Sunday, April 9, 2017

Exemplary Passion anthem

Hymns for Palm Sunday and the Passion narrative tend to focus on Jesus’ procession into Jerusalem. However, in choir we are rehearsing “Ihr Töchter Zions”:
Ihr Töchter Zions, weint über euch selbst und über eure Kinder.
Denn siehe, es wird die Zeit kommen,
da werdet ihr sagen zu den Bergen: fallt über uns!
Und zu den Hügeln: deckt uns!
It is from Felix Mendelssohn’s sacred oratorio, Christus, Op. 97. The anthem is in triple meter and it feels like one of Mendelssohn’s dances or songs, with the lyric passages plaintive in Christ’s warning to the citizens of Jerusalem.

On Thursday, we are singing it in English translation:
Daughters of Zion, weep for yourselves and your children,
For surely the days are coming,
when they shall exclaim to the mountains: “Fall down on us!”
and to the hills: “hide us!”
The text is adapted from Luke 23:26-28 (KJV):
26. But Jesus turning unto them said, Daughters of Jerusalem, weep not for me, but weep for yourselves, and for your children.
27. For, behold, the days are coming, in the which they shall say, Blessed are the barren, and the wombs that never bare, and the paps which never gave suck.
28. Then shall they begin to say to the mountains, Fall on us; and to the hills, Cover us.
This is the passage (only in Luke) of the passion, after Jesus has been condemned by Pilate but before he arrives at Calvary.

The phrase “Daughters of Zion” does not appear in Luke, but does appear earlier in the passion narrative upon Jesus’ triumphal entry into Jerusalem — in Matthew (21:5) and John (12:15) — both quoting Zechariah 9:9 and Isaiah 62:11.

The reading shows up in the lectionary differently among Anglican prayer books.

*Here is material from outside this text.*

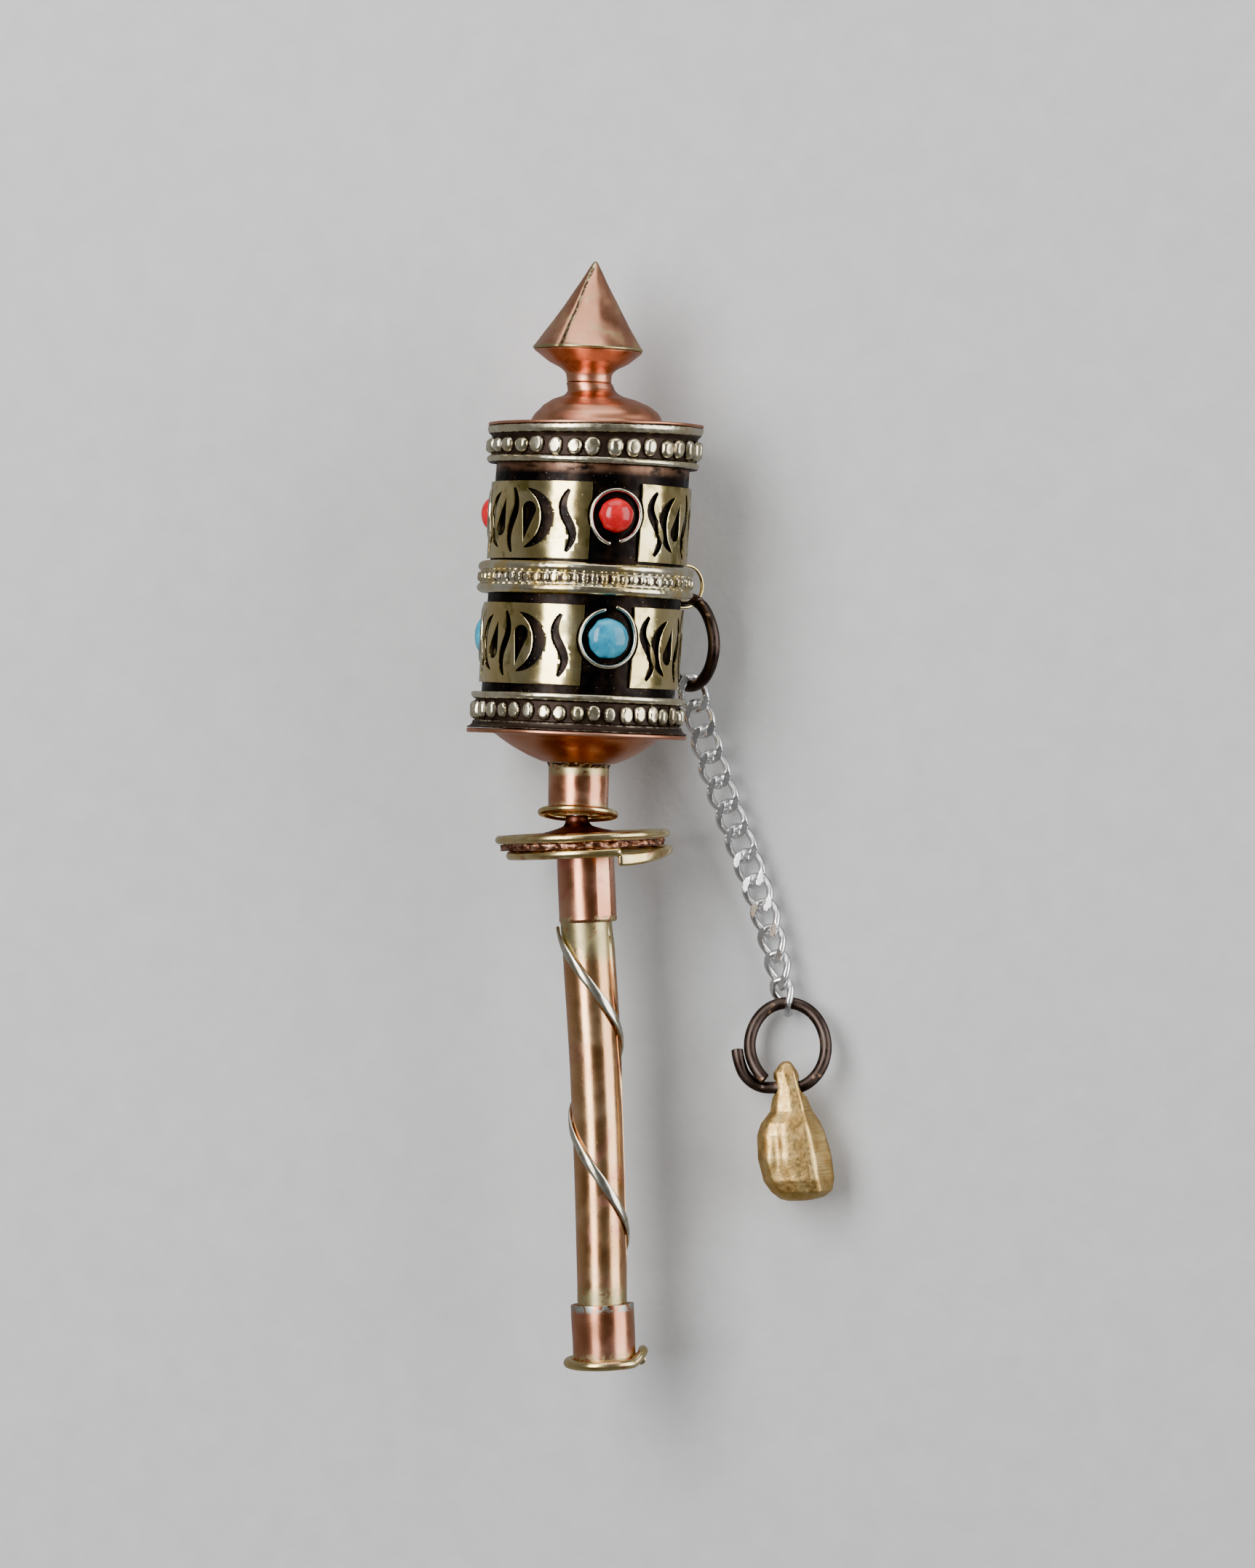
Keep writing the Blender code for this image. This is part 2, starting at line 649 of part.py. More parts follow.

In the 1928 BCP, it’s the gospel for the Maundy Thursday mass, as it was in the 1662 BCP.

From 1979 onward, ECUSA (and the ACNA) have read Luke 23 the same way in their parallel three year lectionaries: the 1979 prayer book, RCL, and ACNA trial use. In all three, Luke 23 appears in the Sunday lectionary on Palm Sunday Year C (2016 and 2019).

Whenever this gospel is read, this Mendelssohn piece seems like a great anthem to support that reading.